With that admonition and hours of hard two-a-day workouts, her teams brought home 18 national championships and 23 Southwestern Athletic Conference (SWAC) championships. The SWAC championships included nine for indoor, six for outdoor and eight for cross country. Jacket was named SWAC Coach of the Year on 23 occasions and National Association of Intercollegiate Athletics Coach of the Year five times.
“Barbara Jacket has been a consistent staple in the track and field community,” said PVAMU Head Women’s Track and Field Coach Angela Williams. “She helped promote the sport for women at a time when women were considered second class. Given the opportunity to help continue the legacy she has built has been an honor. She will be missed.”

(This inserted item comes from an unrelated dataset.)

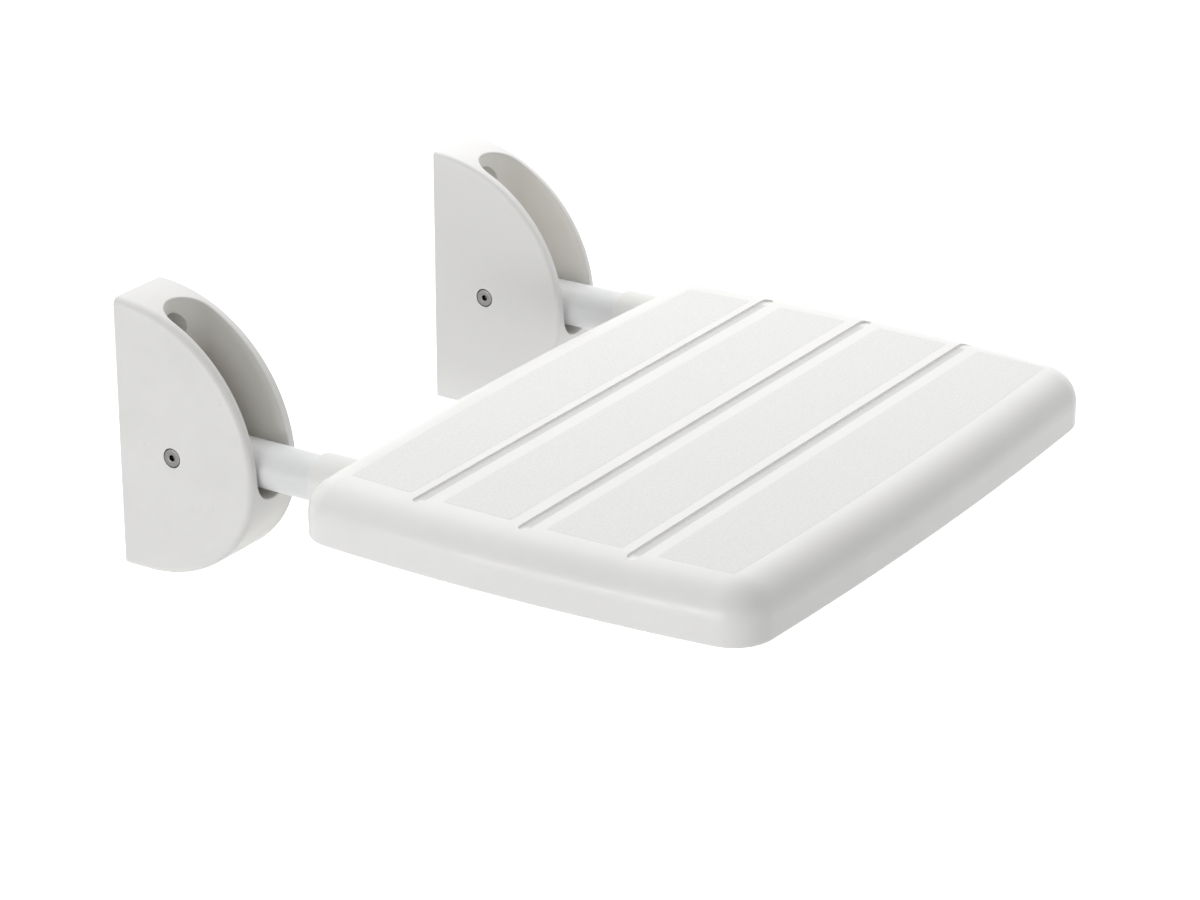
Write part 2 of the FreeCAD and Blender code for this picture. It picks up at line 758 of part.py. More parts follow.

Barbara Jacket During her years of coaching the Lady Panthers, Jacket turned out 57 All-American athletes and five Olympic contenders. Her success with her PVAMU teams brought Coach Jacket national attention, and she was recruited to coach USA teams at international meets beginning in 1975. From 1975 until 1991, her international coaching took her to Russia, Europe, Japan, South America and New Zealand.
Jacket retired from coaching the Lady Panthers at age 56 to concentrate on her job as head coach of the 1992 U.S. Olympic Women’s Track and Field Team. She was the second African American to hold the job, the first having been Dr. Nell Jackson 36 years earlier, in 1956. Dr. Jackson had been one of Jacket’s most important mentors. At the same time Nell Jackson served as Olympic coach, she was Jacket’s track coach at Tuskegee University, her alma mater.
With a three-billion television viewers worldwide watching the 1992 Olympics and 250 million Americans expecting their countrywomen to bring home gold from Barcelona that year, Jacket felt the pressure to make sure that the athletes in her charge put in their top performances. When it was over, the U.S. women track stars took home four gold, three silver and three bronze medals, more than any U.S. Women’s Olympic Track and Field team had won since 1956. Her gold medalists in Barcelona included legendary sprinters Gwen Torrence, Evelyn Ashford and Gail Devers, and heptathlete Jackie Joyner-Kersee.
Jacket grew up on the West Side of Port Arthur, Texas, with a single mother and two siblings. “When I was a kid, I didn’t know we were poor because we always had something to eat,” she said. “It was in Port Arthur that I received my most important mentoring and where I began setting the stage for my career.”
Jacket attributes much of her success to her Lincoln High School basketball and track coach, Miss AP Guidry, her first and most important mentor. With Miss Guidry’s help, Jacket attended Tuskegee University after graduating from Lincoln in 1954. At Tuskegee, Jacket earned the nickname “Miss Basketball” for her prowess on the court.
Barbara Jacket After graduating from Tuskegee in 1958, Jacket taught one year in Eufala, Alabama, and then moved back home to Port Arthur to teach at her alma mater, Lincoln High School, and to take care of her ailing mother, who would die shortly thereafter. In 1964, she took the job of swimming instructor at PVAMU. Because competition was in her blood, in 1966, Jacket decided to start a women’s track team at Prairie View A&M by recruiting female students from her physical education classes and girls she saw running across campus who were trying not to be late for class.
“As a student-athlete, I was lucky to have known Coach Jacket; although I was not a member of the Prairie View A&M track team, as an athlete, she still played an intricate role in my life,” said Alicia Pete, associate athletic director at PVAMU. “She always readied with a kind, encouraging or motivating word. Coach Jacket had high expectations for each student-athlete that she encountered. She inspired me to preserver during difficult times and showed me by example how to live life as a productive, responsible and caring adult. I have so much admiration and respect for her.”
The most gratifying event of Jacket’s career—her greatest accomplishment—came in 1974, she said, when her team won its first national championship at the Association for Intercollegiate Athletics for Women meet, with only five athletes on the team. “That win was a stepping stone to the rest of my career,” Jacket said.
A few of Jacket’s other honors include: being named to the SWAC Hall of Fame and NAIA Hall of Fame; being named “Distinguished Citizen” by the Port Arthur Chamber of Commerce; being named to Tuskegee Institute’s Athletic Hall of Fame; receiving the award for NAIA “Outdoor Track Coach” four times; “Coach of the Year” by SWAC in cross country seven times, indoor track nine times and outdoor track six times; being voted a proclamation for meritorious service by the Texas A&M University System Board of Regents; receiving the Joe Robercher Award, President’s TAC Award and twice receiving the Yellow Rose of Texas Award; and she was inducted into the Texas Women’s Hall of Fame.